Infestations Series
We do not speak of infestations of wildflowers or flamingos. The word is reserved for what we have decided is undesirable—vermin, weeds, life that disrupts what we value. “Infestation” is not a neutral condition, but a human judgment: a naming that reveals more about our priorities than about the beings themselves. Outside that frame, these species are simply living—often thriving—indifferent to our preferences.
In this series, I bring that tension into view by combining meditative ink line-shapes with edited prints of birds—primarily raptors—drawn from Audubon’s nineteenth-century catalog of American birds. The birds hunt, feed, and contend with one another, perched on or moving through the black ink forms, seemingly unaware of them. The ink shapes, in turn, offer no resistance. Each element occupies the same space without acknowledgment.

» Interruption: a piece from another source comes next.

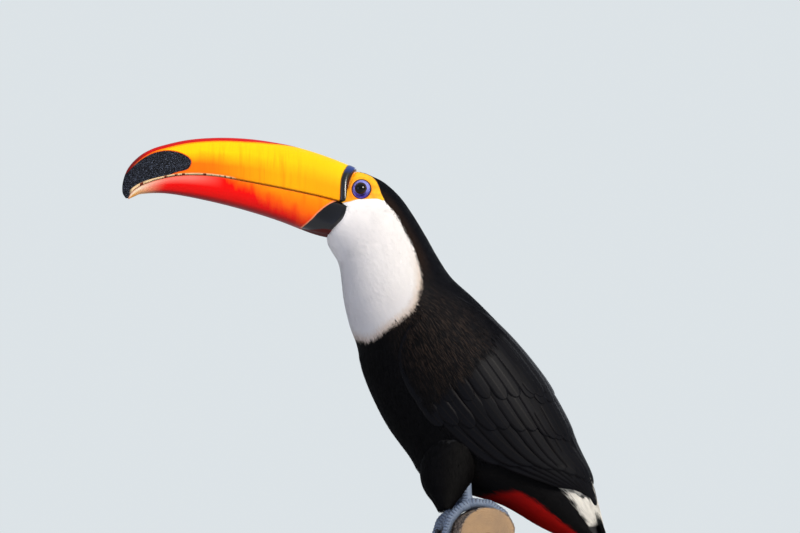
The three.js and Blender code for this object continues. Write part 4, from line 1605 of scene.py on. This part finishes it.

The question of infestation becomes unstable here. One could read either element as overtaking the other, yet human perception tends to assign that role to the animal—to the animated, consuming body. The work exposes that reflex, asking how quickly we impose hierarchy, threat, and control onto what we see.
The ink elements are painted on Arturo paper and cut by hand, leaving a narrow edge of pale blue. The birds are printed on lightweight Red River paper, all mounted on Rives BFK.
Full-sheet collages measure 19 × 22 inches; vertical formats are 13 × 22 inches. The series is ongoing.